**The problem:** In the lines below, find how many contain the word "part" and report that figure alone.

**Excerpted records:**

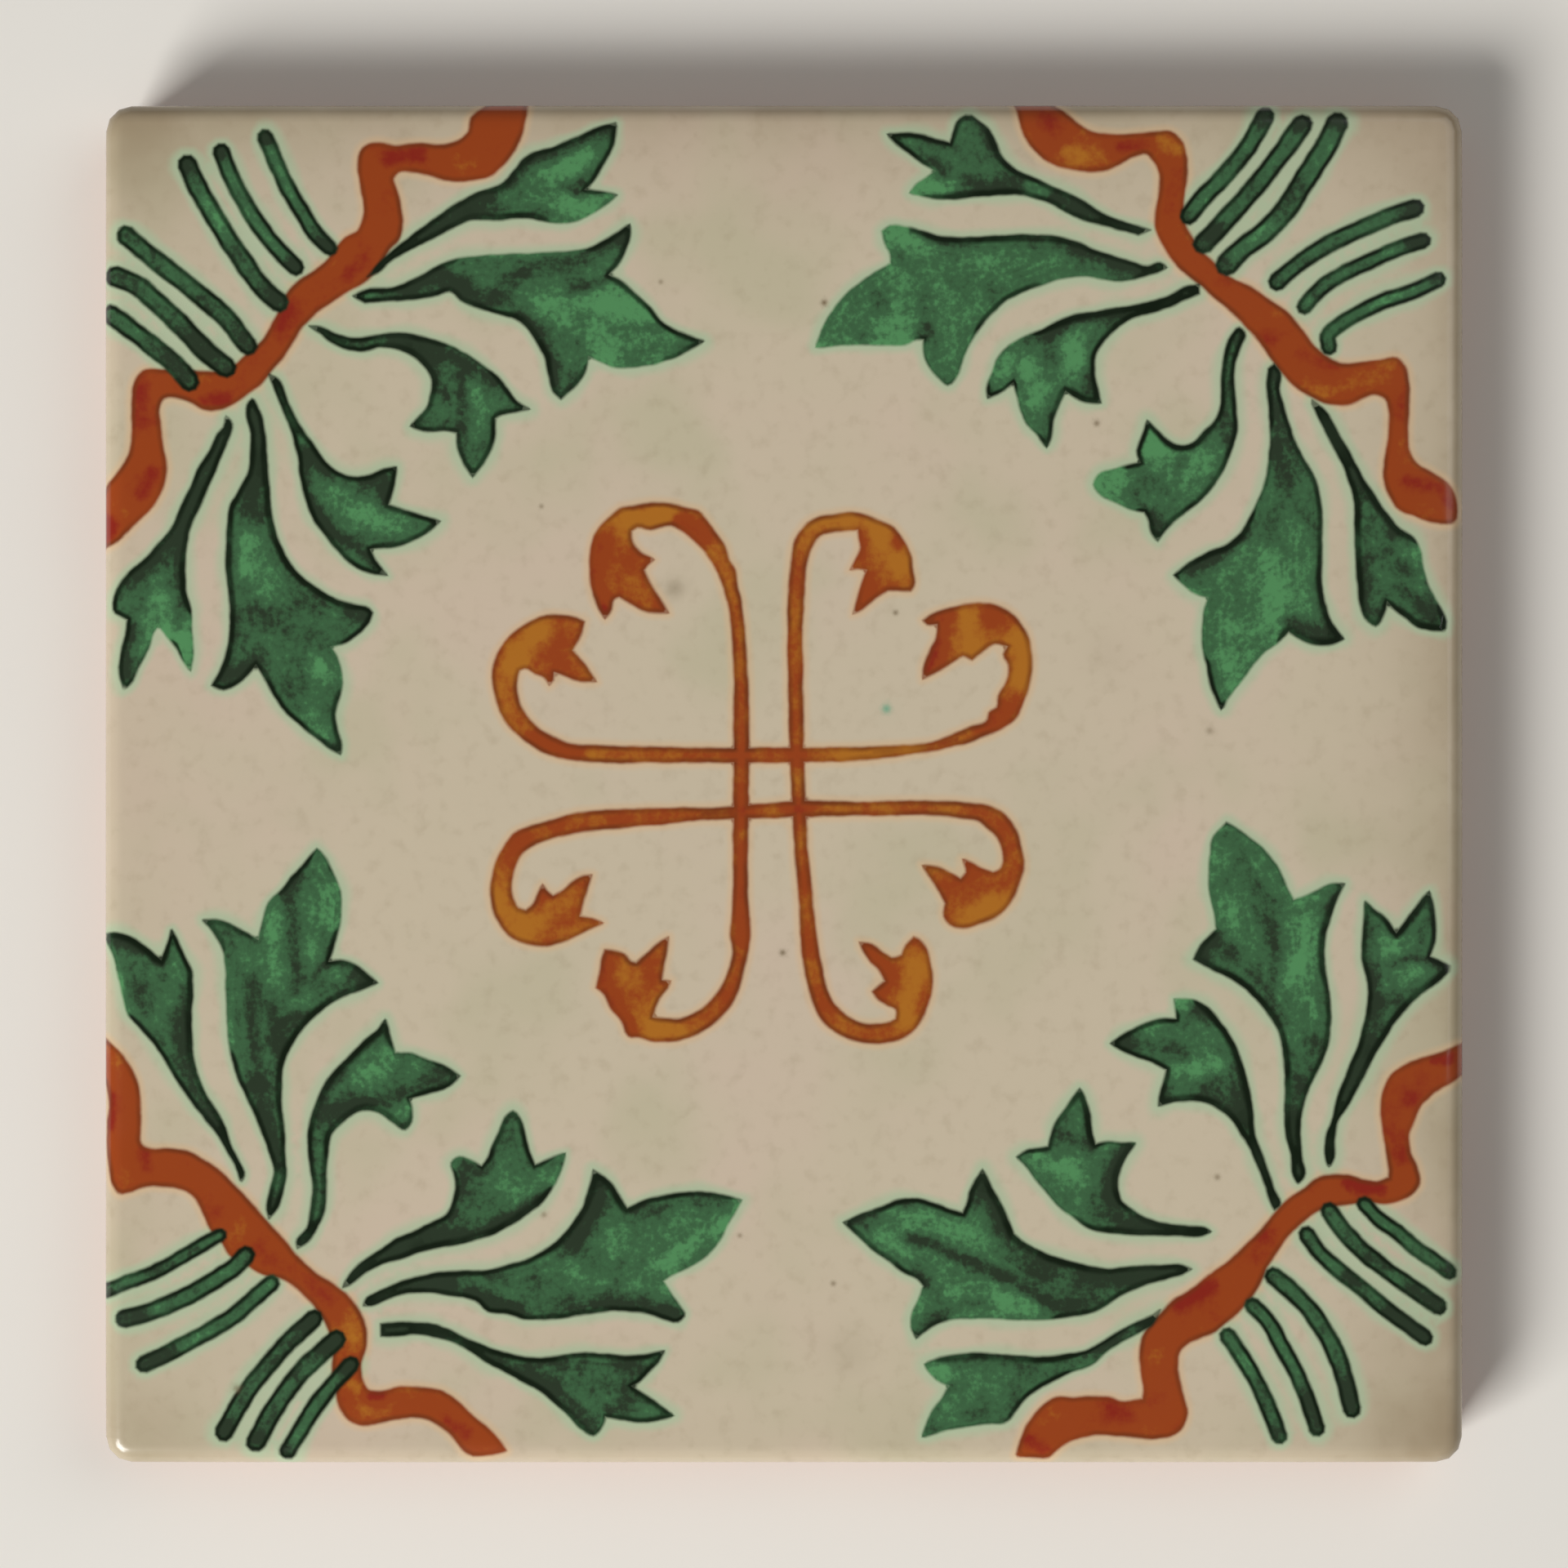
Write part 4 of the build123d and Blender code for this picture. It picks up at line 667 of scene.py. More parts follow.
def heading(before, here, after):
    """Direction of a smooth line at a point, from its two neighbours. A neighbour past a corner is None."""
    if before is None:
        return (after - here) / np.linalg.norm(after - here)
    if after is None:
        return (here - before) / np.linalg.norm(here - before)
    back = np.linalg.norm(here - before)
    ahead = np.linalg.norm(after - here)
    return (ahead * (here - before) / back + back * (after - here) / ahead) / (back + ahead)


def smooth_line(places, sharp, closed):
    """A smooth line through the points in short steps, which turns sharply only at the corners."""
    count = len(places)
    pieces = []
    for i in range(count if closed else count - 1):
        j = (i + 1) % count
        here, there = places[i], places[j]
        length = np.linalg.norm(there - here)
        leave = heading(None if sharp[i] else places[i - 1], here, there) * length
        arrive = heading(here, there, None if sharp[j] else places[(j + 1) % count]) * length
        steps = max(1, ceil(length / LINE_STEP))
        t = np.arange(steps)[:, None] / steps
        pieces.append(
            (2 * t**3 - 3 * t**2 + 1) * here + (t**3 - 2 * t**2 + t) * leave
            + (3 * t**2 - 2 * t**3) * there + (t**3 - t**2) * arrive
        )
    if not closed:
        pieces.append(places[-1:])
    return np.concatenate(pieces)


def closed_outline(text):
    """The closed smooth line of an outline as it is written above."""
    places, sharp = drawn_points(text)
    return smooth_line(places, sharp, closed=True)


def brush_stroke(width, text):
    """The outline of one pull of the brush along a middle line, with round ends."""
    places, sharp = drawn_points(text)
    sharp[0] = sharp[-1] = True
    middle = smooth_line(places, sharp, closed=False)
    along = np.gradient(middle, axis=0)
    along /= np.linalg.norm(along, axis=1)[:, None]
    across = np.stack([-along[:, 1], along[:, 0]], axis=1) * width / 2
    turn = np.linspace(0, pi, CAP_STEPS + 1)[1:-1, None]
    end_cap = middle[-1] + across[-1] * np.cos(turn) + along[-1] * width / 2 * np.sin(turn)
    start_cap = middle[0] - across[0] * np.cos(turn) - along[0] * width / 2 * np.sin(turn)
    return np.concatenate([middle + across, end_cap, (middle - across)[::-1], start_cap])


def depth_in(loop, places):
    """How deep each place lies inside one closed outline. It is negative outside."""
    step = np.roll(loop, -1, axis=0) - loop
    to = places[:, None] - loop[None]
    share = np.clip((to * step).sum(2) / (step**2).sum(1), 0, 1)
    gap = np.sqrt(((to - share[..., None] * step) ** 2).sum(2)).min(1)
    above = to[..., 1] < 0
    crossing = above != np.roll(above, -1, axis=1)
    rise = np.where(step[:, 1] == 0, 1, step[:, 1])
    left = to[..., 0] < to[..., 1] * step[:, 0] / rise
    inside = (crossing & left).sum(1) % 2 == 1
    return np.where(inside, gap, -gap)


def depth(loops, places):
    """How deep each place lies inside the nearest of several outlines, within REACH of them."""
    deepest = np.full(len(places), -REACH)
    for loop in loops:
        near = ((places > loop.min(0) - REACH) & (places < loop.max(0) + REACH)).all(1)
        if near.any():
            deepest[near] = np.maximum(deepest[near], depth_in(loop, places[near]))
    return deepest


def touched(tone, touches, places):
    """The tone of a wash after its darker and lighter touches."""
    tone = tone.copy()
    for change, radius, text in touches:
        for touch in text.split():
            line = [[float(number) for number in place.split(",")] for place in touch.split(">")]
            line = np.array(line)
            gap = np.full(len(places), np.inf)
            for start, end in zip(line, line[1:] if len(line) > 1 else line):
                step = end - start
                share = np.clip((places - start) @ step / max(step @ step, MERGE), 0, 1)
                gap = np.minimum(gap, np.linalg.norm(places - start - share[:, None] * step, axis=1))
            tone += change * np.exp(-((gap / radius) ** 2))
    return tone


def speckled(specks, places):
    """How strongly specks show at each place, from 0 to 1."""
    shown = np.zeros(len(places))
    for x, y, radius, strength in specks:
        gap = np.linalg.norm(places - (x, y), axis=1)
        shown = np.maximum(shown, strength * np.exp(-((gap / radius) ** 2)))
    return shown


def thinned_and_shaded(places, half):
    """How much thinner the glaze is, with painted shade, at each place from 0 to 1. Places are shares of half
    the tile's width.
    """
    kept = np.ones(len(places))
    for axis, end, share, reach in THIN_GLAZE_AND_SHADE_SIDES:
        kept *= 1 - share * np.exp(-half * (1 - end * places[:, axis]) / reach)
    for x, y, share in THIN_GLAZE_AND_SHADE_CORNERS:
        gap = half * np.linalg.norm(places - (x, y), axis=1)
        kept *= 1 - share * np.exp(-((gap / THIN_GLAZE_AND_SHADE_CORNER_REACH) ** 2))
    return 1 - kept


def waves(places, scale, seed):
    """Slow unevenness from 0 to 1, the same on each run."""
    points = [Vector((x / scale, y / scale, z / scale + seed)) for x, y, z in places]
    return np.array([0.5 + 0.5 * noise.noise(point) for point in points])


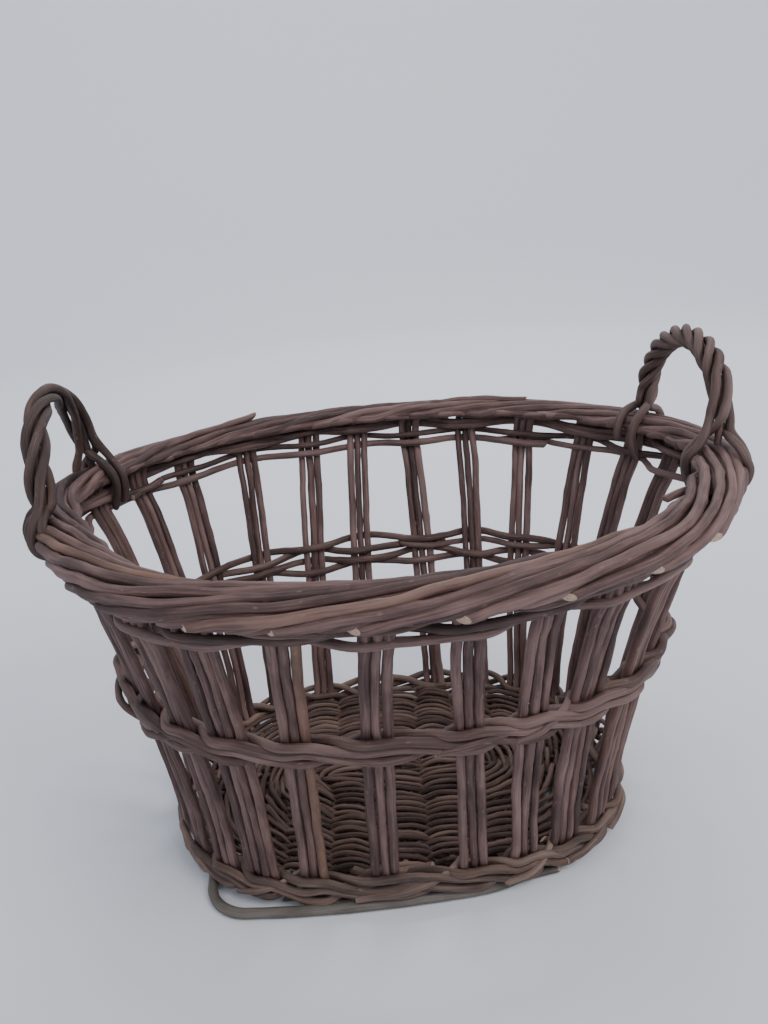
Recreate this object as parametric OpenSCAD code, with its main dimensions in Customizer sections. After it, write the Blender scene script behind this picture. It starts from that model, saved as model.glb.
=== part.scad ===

**The solution:** 2